I look at that a bit differently now. When Rep austerity politics cuts revenue-sources for public goods, it forces the system into finding private funding: a vicious circle. In several areas [not ed], Booker was indeed squeezing lemonade. What I blame him for is buying into that wrong big picture & glorifying warped methods. Baraka is a far wiser man: we could use folks like him in the Senate.
Diane….I believe your site might be the most logical place to create…..a report card for 50 states—-how are they doing putting up a fight against privatization and takeovers.
I am sure Missouri would get a bad report card.I have seen cases where so called conservative states would get a better report than supposedly more liberal, progressive places……..a greater focus is needed, and hopefully it could push public education as a much more important issue in the historic 2020 election process.

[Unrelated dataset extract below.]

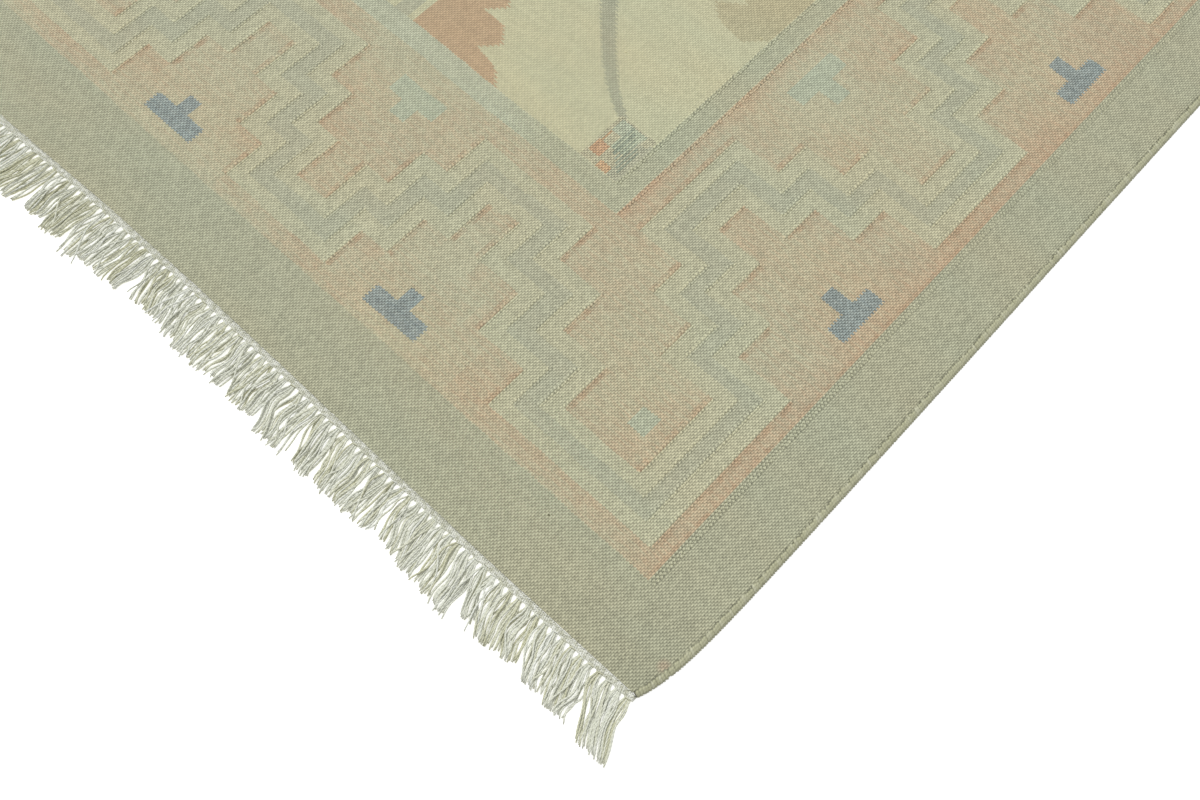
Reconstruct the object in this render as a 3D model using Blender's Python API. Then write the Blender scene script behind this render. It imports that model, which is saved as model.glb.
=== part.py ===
"""A flat-woven kilim rug with overcast long sides and knotted fringes, lying flat on the floor.

The rug lies in the XY plane with its length along Y. The origin is the middle of its underside.
The near end is at -Y. The far end is the near end turned half a turn about Z.
"""
import math

import bmesh
import bpy
import numpy as np
from mathutils import Matrix

# The cloth with its selvedges, in metres.
WIDTH = 1.712
LENGTH = 2.645
CLOTH_THICKNESS = 0.003
CLEARANCE = 0.0003

# The weaving is drawn in at each corner, and the drawing-in fades along the side.
CORNER_PULL = 0.017
CORNER_FADE = 0.041
SIDE_WAVE = 0.0008
SIDE_WAVE_LENGTH = 0.9

# The overcast edge cord.
SELVEDGE_WIDTH = 0.007
SELVEDGE_HEIGHT = 0.0042

# Its cross-section: share of the width from the cloth outwards, share of the height.
SELVEDGE_SECTION = [
    (0.00, 0.00),
    (0.88, 0.00),
    (1.00, 0.40),
    (0.78, 0.90),
    (0.40, 1.00),
    (0.00, 0.72),
]

# The twined strip across each end, and the locks knotted below it.
STRIP_WIDTH = 0.007
STRIP_HEIGHT = 0.0028
KNOTS = 140
ROOT_WIDTH = 0.0070

# How far the near end's edge bows out from the nominal line: x, bow.
END_BOW = [
    (-0.839, -0.0015),
    (-0.700, 0.0000),
    (-0.500, 0.0030),
    (-0.300, 0.0065),
    (-0.131, 0.0058),
    (-0.031, 0.0018),
    (0.039, -0.0008),
    (0.189, -0.0028),
    (0.339, -0.0025),
    (0.639, 0.0000),
    (0.839, -0.0015),
]

# A lock's cross-sections from root to tip: share of its reach, share of its lean, width, height.
LOCK_SECTIONS = [
    (0.12, 0.05, 0.0064, 0.0026),
    (0.55, 0.50, 0.0084, 0.0024),
    (1.00, 1.00, 0.0060, 0.0020),
]

# Bunches of locks along the near end from the right corner leftwards: knots in the bunch, how far
# its tips lean to the right, how far they reach from the strip, share of the spread drawn together.
BUNCHES = [
    (4, 0.026, 0.064, 0.20),
    (3, 0.017, 0.061, 0.30),
    (3, 0.019, 0.057, 0.30),
    (2, 0.015, 0.053, 0.25),
    (3, 0.016, 0.059, 0.35),
    (2, 0.020, 0.051, 0.30),
    (2, 0.014, 0.067, 0.35),
    (2, 0.008, 0.062, 0.30),
    (3, 0.010, 0.060, 0.33),
    (2, 0.013, 0.055, 0.30),
    (2, 0.002, 0.057, 0.30),
    (2, 0.000, 0.060, 0.30),
    (4, 0.010, 0.060, 0.33),
    (3, 0.015, 0.062, 0.33),
    (4, 0.005, 0.063, 0.33),
    (4, 0.003, 0.058, 0.10),
    (2, 0.000, 0.057, 0.30),
    (3, 0.001, 0.058, 0.25),
    (2, 0.002, 0.060, 0.35),
    (3, 0.007, 0.055, 0.25),
    (4, 0.013, 0.051, 0.20),
    (2, -0.002, 0.057, 0.35),
    (4, -0.003, 0.057, 0.20),
    (2, 0.002, 0.066, 0.33),
    (3, -0.002, 0.060, 0.33),
    (3, 0.000, 0.056, 0.30),
    (2, -0.008, 0.060, 0.30),
    (4, -0.006, 0.064, 0.33),
    (4, 0.006, 0.062, 0.33),
    (3, 0.014, 0.060, 0.30),
]


def corner_pull(y):
    """How far the side is drawn in at y."""
    from_end = LENGTH / 2 - abs(y)
    return CORNER_PULL * math.exp(-max(from_end, 0.0) / CORNER_FADE)


def right_side(y):
    """The right selvedge's outer face at y."""
    wave = SIDE_WAVE * (1 - math.cos(2 * math.pi * y / SIDE_WAVE_LENGTH)) / 2
    return WIDTH / 2 - corner_pull(y) - wave


def near_end(x):
    """The near edge of the cloth at x."""
    xs, bows = zip(*END_BOW)
    return -LENGTH / 2 - float(np.interp(x, xs, bows))


def side_stations():
    """Places along the right side, close together where the corners curve, near to far."""
    first = near_end(right_side(-LENGTH / 2))
    last = -near_end(-right_side(LENGTH / 2))
    from_corner = [0.0, 0.010, 0.022, 0.038, 0.060, 0.090, 0.130, 0.190]
    middle = np.linspace(first + 0.30, last - 0.30, 17)
    return [first + d for d in from_corner] + list(middle) + [last - d for d in reversed(from_corner)]


def end_stations(half_width, count=28):
    """Places along the near end, left to right."""
    return list(np.linspace(-half_width, half_width, count))


def cloth_material(name, colour):
    """A dull woven finish."""
    material = bpy.data.materials.new(name)
    material.use_nodes = True
    shader = material.node_tree.nodes["Principled BSDF"]
    shader.inputs["Base Color"].default_value = (*colour, 1.0)
    shader.inputs["Roughness"].default_value = 0.9
    shader.inputs["Metallic"].default_value = 0.0
    return material


def add_object(name, bm, material):
    """Turns a finished bmesh into a named object."""
    bmesh.ops.recalc_face_normals(bm, faces=bm.faces)
    mesh = bpy.data.meshes.new(name)
    bm.to_mesh(mesh)
    bm.free()
    mesh.materials.append(material)
    thing = bpy.data.objects.new(name, mesh)
    bpy.context.collection.objects.link(thing)
    return thing


def raise_outline(bm, outline, height):
    """Extrudes a flat outline on the floor up to a slab, and returns its wall faces in order."""
    corners = [bm.verts.new((x, y, 0.0)) for x, y in outline]
    base = bm.faces.new(corners)
    lifted = bmesh.ops.extrude_face_region(bm, geom=[base])["geom"]
    top_corners = [part for part in lifted if isinstance(part, bmesh.types.BMVert)]
    bmesh.ops.translate(bm, verts=top_corners, vec=(0.0, 0.0, height))
    walls = []
    for corner, following in zip(corners, corners[1:] + corners[:1]):
        edge = bm.edges.get((corner, following))
        walls.append(next(face for face in edge.link_faces if len(face.verts) == 4))
    return walls


def turned(points):
    """The same points half a turn about Z."""
    return [(-x, -y) for x, y in points]


def make_cloth(material):
    """The woven panel between the selvedges, with its slightly uneven outline."""
    inset = SELVEDGE_WIDTH + CLEARANCE
    right = [(right_side(y) - inset, y) for y in side_stations()]
    corner = right[0][0]
    near = [(x, near_end(x)) for x in end_stations(corner)][1:-1]
    outline = near + right + turned(near) + turned(right)
    bm = bmesh.new()
    raise_outline(bm, outline, CLOTH_THICKNESS)
    return add_object("rug_cloth", bm, material)


def selvedge_ring(y):
    """The edge cord's cross-section at y, as corners in order."""
    inner = right_side(y) - SELVEDGE_WIDTH
    return [(inner + u * SELVEDGE_WIDTH, y, v * SELVEDGE_HEIGHT) for u, v in SELVEDGE_SECTION]


def make_selvedge(name, material):
    """The overcast cord along the right side: a low rounded section extruded from end to end."""
    near_ring, *rings = [selvedge_ring(y) for y in side_stations()]
    bm = bmesh.new()
    near_cap = bm.faces.new([bm.verts.new(place) for place in near_ring])
    extruded = bmesh.ops.extrude_face_region(bm, geom=[near_cap])["geom"]
    cap = next(part for part in extruded if isinstance(part, bmesh.types.BMFace))
    for number, ring in enumerate(rings):
        if number > 0:
            cap = bmesh.ops.extrude_discrete_faces(bm, faces=[cap])["faces"][0]
        for vert, place in zip(cap.verts, ring):
            vert.co = place
    return add_object(name, bm, material)


def lock_plan():
    """Each lock's root x, lean and reach, from the right corner leftwards."""
    half_width = right_side(-LENGTH / 2)
    pitch = 2 * half_width / KNOTS
    plan = []
    row = 0
    while len(plan) < KNOTS:
        knots, lean, reach, gather = BUNCHES[row % len(BUNCHES)]
        for i in range(knots):
            if len(plan) == KNOTS:
                break
            from_middle = (i - (knots - 1) / 2) * pitch
            root = half_width - pitch * (len(plan) + 0.5)
            uneven = 0.0025 * math.sin(2.4 * len(plan))
            plan.append((root, lean + gather * from_middle, reach + uneven))
        row += 1
    return plan


def grow_lock(bm, root_face, root_x, lean, reach):
    """Extrudes a four-sided lock from its root face on the strip's outer wall."""
    face = root_face
    start_y = face.calc_center_median().y
    for share, lean_share, width, height in LOCK_SECTIONS:
        face = bmesh.ops.extrude_discrete_faces(bm, faces=[face])["faces"][0]
        middle = face.calc_center_median()
        for vert in face.verts:
            side = math.copysign(0.5, vert.co.x - middle.x)
            level = height if vert.co.z > middle.z else 0.0
            vert.co = (root_x + lean * lean_share + side * width, start_y - reach * share, level)


def make_fringe(name, material):
    """The near end's twined strip, with its locks grown from the outer wall."""
    half_width = right_side(-LENGTH / 2)
    plan = list(reversed(lock_plan()))
    inner = [(x, near_end(x) - CLEARANCE) for x in end_stations(half_width)]
    outer_x = [-half_width]
    for root, _, _ in plan:
        outer_x += [root - ROOT_WIDTH / 2, root + ROOT_WIDTH / 2]
    outer_x.append(half_width)
    outer = [(x, near_end(x) - CLEARANCE - STRIP_WIDTH) for x in outer_x]
    bm = bmesh.new()
    walls = raise_outline(bm, outer + list(reversed(inner)), STRIP_HEIGHT)
    for i, (root, lean, reach) in enumerate(plan):
        grow_lock(bm, walls[1 + 2 * i], root, lean, reach)
    return add_object(name, bm, material)


def half_turn(thing):
    """Turns a finished piece half a turn about Z, in its mesh."""
    thing.data.transform(Matrix.Rotation(math.pi, 4, "Z"))


def main():
    for thing in list(bpy.data.objects):
        bpy.data.objects.remove(thing, do_unlink=True)
    wool = cloth_material("sage_wool", (0.40, 0.42, 0.31))
    overcast = cloth_material("overcast_wool", (0.46, 0.48, 0.36))
    cotton = cloth_material("white_cotton", (0.70, 0.71, 0.65))
    make_cloth(wool)
    make_selvedge("selvedge_right", overcast)
    half_turn(make_selvedge("selvedge_left", overcast))
    make_fringe("fringe_near", cotton)
    half_turn(make_fringe("fringe_far", cotton))


main()
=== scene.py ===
"""A flat-woven kilim rug, dressed: tapestry cloth, overcast edges, twined ends, knotted fringes.

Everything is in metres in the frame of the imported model: the underside lies on the floor, the
length and the warps run along Y, and the origin is the rug's middle. The near end is at -Y.
"""

import itertools
import math
import random

import bpy
import numpy as np
from mathutils import Matrix, Vector


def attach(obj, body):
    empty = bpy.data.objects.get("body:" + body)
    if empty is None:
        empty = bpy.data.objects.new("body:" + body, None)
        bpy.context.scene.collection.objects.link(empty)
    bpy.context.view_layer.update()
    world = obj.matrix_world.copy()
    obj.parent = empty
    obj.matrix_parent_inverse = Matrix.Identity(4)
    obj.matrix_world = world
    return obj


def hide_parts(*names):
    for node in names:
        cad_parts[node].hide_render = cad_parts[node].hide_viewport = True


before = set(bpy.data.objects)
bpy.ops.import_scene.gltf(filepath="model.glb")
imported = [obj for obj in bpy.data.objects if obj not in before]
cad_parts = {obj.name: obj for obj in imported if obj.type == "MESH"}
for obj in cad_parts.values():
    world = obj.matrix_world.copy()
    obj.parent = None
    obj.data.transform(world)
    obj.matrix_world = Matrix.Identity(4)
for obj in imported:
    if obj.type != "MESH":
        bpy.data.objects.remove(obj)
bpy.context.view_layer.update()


# The camera stands over the near right corner and looks down along the rug. It fills the picture
# with that corner, as the photograph does.
CAMERA_PLACE = (0.9713, -1.5436, 1.30)
CAMERA_TURN = (23.513, -0.808, 42.929)
CAMERA_LENS = 40.3

bpy.ops.object.camera_add(location=CAMERA_PLACE, rotation=[math.radians(a) for a in CAMERA_TURN])
camera = bpy.context.object
camera.data.lens = CAMERA_LENS
bpy.context.scene.camera = camera


# The studio: an even white floor that is itself faintly lit, a white surround, and one broad soft
# lamp from the rug's left, low enough for the ribs and yarns to throw small shadows.
FLOOR_SIZE = 30.0
FLOOR_WHITE = (0.93, 0.93, 0.93, 1.0)
FLOOR_GLOW = 0.55
SURROUND_STRENGTH = 0.62
LAMP_FROM = (-0.80, 0.30, 0.85)
LAMP_STRENGTH = 2.1
LAMP_SPREAD = 24.0

bpy.ops.mesh.primitive_plane_add(size=FLOOR_SIZE, location=(0, 0, 0))
floor = bpy.context.object
floor.name = "studio_floor"
floor_finish = bpy.data.materials.new("white_floor")
floor_finish.use_nodes = True
floor_shader = floor_finish.node_tree.nodes["Principled BSDF"]
for label, value in (
    ("Base Color", FLOOR_WHITE), ("Roughness", 0.9), ("Specular IOR Level", 0.1),
    ("Emission Color", FLOOR_WHITE), ("Emission Strength", FLOOR_GLOW),
):
    floor_shader.inputs[label].default_value = value
floor.data.materials.append(floor_finish)

surround = bpy.data.worlds.new("white_surround")
surround.use_nodes = True
sky = surround.node_tree.nodes["Background"]
sky.inputs["Color"].default_value = (1.0, 1.0, 1.0, 1.0)
sky.inputs["Strength"].default_value = SURROUND_STRENGTH
bpy.context.scene.world = surround
bpy.context.scene.view_settings.view_transform = "Standard"

bpy.ops.object.light_add(type="SUN", location=(-2.0, 1.0, 3.0))
lamp = bpy.context.object
lamp.rotation_euler = Vector(LAMP_FROM).to_track_quat("Z", "Y").to_euler()
lamp.data.energy = LAMP_STRENGTH
lamp.data.angle = math.radians(LAMP_SPREAD)


# The cloth: weft-faced tapestry, wool wefts packed over white cotton warps, 3 mm thick. Its ends
# bow a little and its corners are drawn in, as the weaving left them. It lies flat on the floor,
# with its sides tucked just under the overcasting.
WIDTH = 1.712
LENGTH = 2.645
CLEARANCE = 0.0003
CORNER_PULL = 0.017
CORNER_FADE = 0.041
SIDE_WAVE = 0.0008
SIDE_WAVE_LENGTH = 0.9
SELVEDGE_WIDTH = 0.007
END_BOW = [
    (-0.839, -0.0015),
    (-0.700, 0.0000),
    (-0.500, 0.0030),
    (-0.300, 0.0065),
    (-0.131, 0.0058),
    (-0.031, 0.0018),
    (0.039, -0.0008),
    (0.189, -0.0028),
    (0.339, -0.0025),
    (0.639, 0.0000),
    (0.839, -0.0015),
]
SIDE_TUCK = 0.0002
CLOTH_FACE = 0.0028
CLOTH_THICKNESS = 0.0024
CLOTH_COLUMNS = 64
CLOTH_ROWS = 190
RIPPLE = 0.0003


def right_side(y):
    """The right selvedge's outer face at y."""
    pull = CORNER_PULL * math.exp(-max(LENGTH / 2 - abs(y), 0.0) / CORNER_FADE)
    wave = SIDE_WAVE * (1 - math.cos(2 * math.pi * y / SIDE_WAVE_LENGTH)) / 2
    return WIDTH / 2 - pull - wave


def near_end(x):
    """The near edge of the cloth at x."""
    xs, bows = zip(*END_BOW)
    return -LENGTH / 2 - float(np.interp(x, xs, bows))


def face_height(x, y):
    """The cloth's upper face, which rises and falls a little where it isn't quite flat."""
    long_wave = math.sin(9.0 * x + 4.0 * y + 0.7) + math.sin(11.0 * y - 5.0 * x)
    return CLOTH_FACE + RIPPLE * long_wave / 2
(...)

Looking at the general picture, the more conservative states keep learning about how much th
ey like privatization…..so they do dominate the number of places which deserve a bad report.
Joe,
You will notice that the conservative states never put vouchers to a vote because if they do, the public rejects them.
Joe. the NPE report card for States is here.
https://www.npe-schott-issue-50-state-report-card-school-privatization%2F&usg=AOvVaw1fsvAs3ZEtV4JL8TtnJEG2
It is along the lines I was thinking of…..and the map is the feature I was hoping for, but something seems……..amiss. C+ for Missouri? D+ for California……I know huge amounts of money are being spent to advance the cause of privatization……is this group immune to their influence? It would seem so, and the f grades seem well deserved.
I wonder how much money Michelle Rhee and Campbell Brown deposited to their bank accounts with the money that flowed their way while they were the face of Ed-Deform.
It just goes to show that real teachers are those who remain committed to student learning through their lifetime, and there are stiil people in the real world, like judges, who recognize money-grubbing Deformers.